Truckloads of empty note papers
Galaxies of binge-watching hours of every show on Netflix
Vials of indetermination
A pocketful of yummy snacks
Tears, roughly a pinch
A sprinkle of missed school days
Limitless supplies of social media apps
A wink of sleep
A boat load of coffee
Half a piece of pencil lead
A heap of incorrect, but answered questions (due to qualified amounts of creativity)

 

Directions:


DAY 1:
1. First, collect the beautifully designed outline note papers from the teacher, and perfectly fold them to make a paper airplane. (Send the airplanes flying around the school later in the day.)
2. Mix in the vials of indetermination, well only if you so please.
3. When you get home after a long day of doing nothing, binge watch as many of the possible Netflix episodes as you can, before taking a slight break to slice up a pocketful of yummy snacks.
4. As you walk back up the stairs to watch more Netflix, cry roughly a pinch of tears.
5. While you are watching Netflix, realize that you’re behind on your episodes and that you can’t stop in the middle of a season, so sprinkle in some “because I want to and I can” skip days to make up for lost time. While you don’t call yourself in, check your snapchats and instagram feed.
6. WAIT… you need sleep to live.
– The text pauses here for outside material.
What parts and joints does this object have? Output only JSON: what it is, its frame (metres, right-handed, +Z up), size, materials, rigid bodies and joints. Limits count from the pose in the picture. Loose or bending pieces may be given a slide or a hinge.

Take a quick 20 minute cat nap to make sure you don’t die.
7. Wake up after that stunning night’s rest and slam a boat load of coffee before continuing the Netflix extravaganza.
8. Let sit for another day or two.


DAY 2:
1. Quickly rush to school, so you are only an hour late (instead of two.)
2. Take out your pencil with only a half piece of 0.5 lead left; scramble to make up answers on the short answer portion and play your most unstrategic guessing game on the scantron portion.
3. Enjoy!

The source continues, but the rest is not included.